Lockdowns created a one-two punch in regions heavily dependent on the oil and gas industries as international agreements among the largest exporters worldwide came to an impasse. In an effort to create instability, Russia flooded the international oil market, causing a glut that drove prices down significantly. Saudi Arabia and other OPEC nations followed, plunging prices on commodities, futures, and forwards. In mid-April, the futures contract on May 2020 West Texas Intermediate tumbled to -$37.63 per barrel. This meant that not only was the future oil considered “free,” traders were paying buyers to take on the glut of inventory as storage reached capacity.

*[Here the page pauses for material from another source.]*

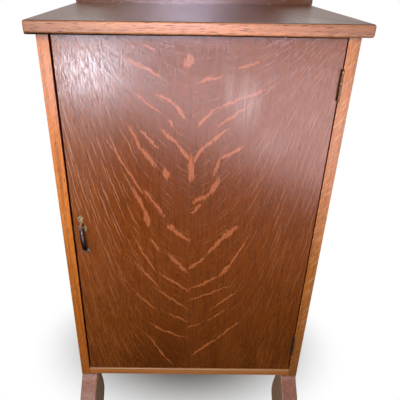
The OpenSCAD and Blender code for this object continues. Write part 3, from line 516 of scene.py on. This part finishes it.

The collapse left many companies in the industry unable to service their debt obligations, as the assumption over the last two decades was that oil prices would not dip below $30-$40 per barrel indefinitely. Bankruptcy restructuring became a norm over the summer, with Oklahoma’s own Chesapeake Energy being one of them. Estimates showed over $2 billion in losses to Oklahoma energy companies in the second quarter alone. Sandridge Energy CEO Carl Giesler called it, “arguably the most challenging in the history of the oil and gas business.” Oklahoma oil and gas gross production tax collections were down 71.6% or $57.8 million dollars in July 2020 alone, according to the Office of the State Treasurer.

Long-term ramifications of the first set of lockdowns due to the COVID-19 pandemic in the spring of 2020 will continue to impact regions nationwide for years and possibly decades to come. Although oil prices have stabilized around $40 per barrel, it remains down over 30% from the pre-pandemic prices of around $60 per barrel, further affecting international trade and commerce.

As COVID cases and hospitalizations nationwide this week are the highest since the start of the pandemic and appear to be steadily rising, the likelihood of another round of lockdowns cannot be ignored. As policymakers consider how to combat this new spike in the pandemic, it is essential that data and analysis from the first round of lockdowns be included in the consideration to ensure less of an impact on the regional, national, and global economies.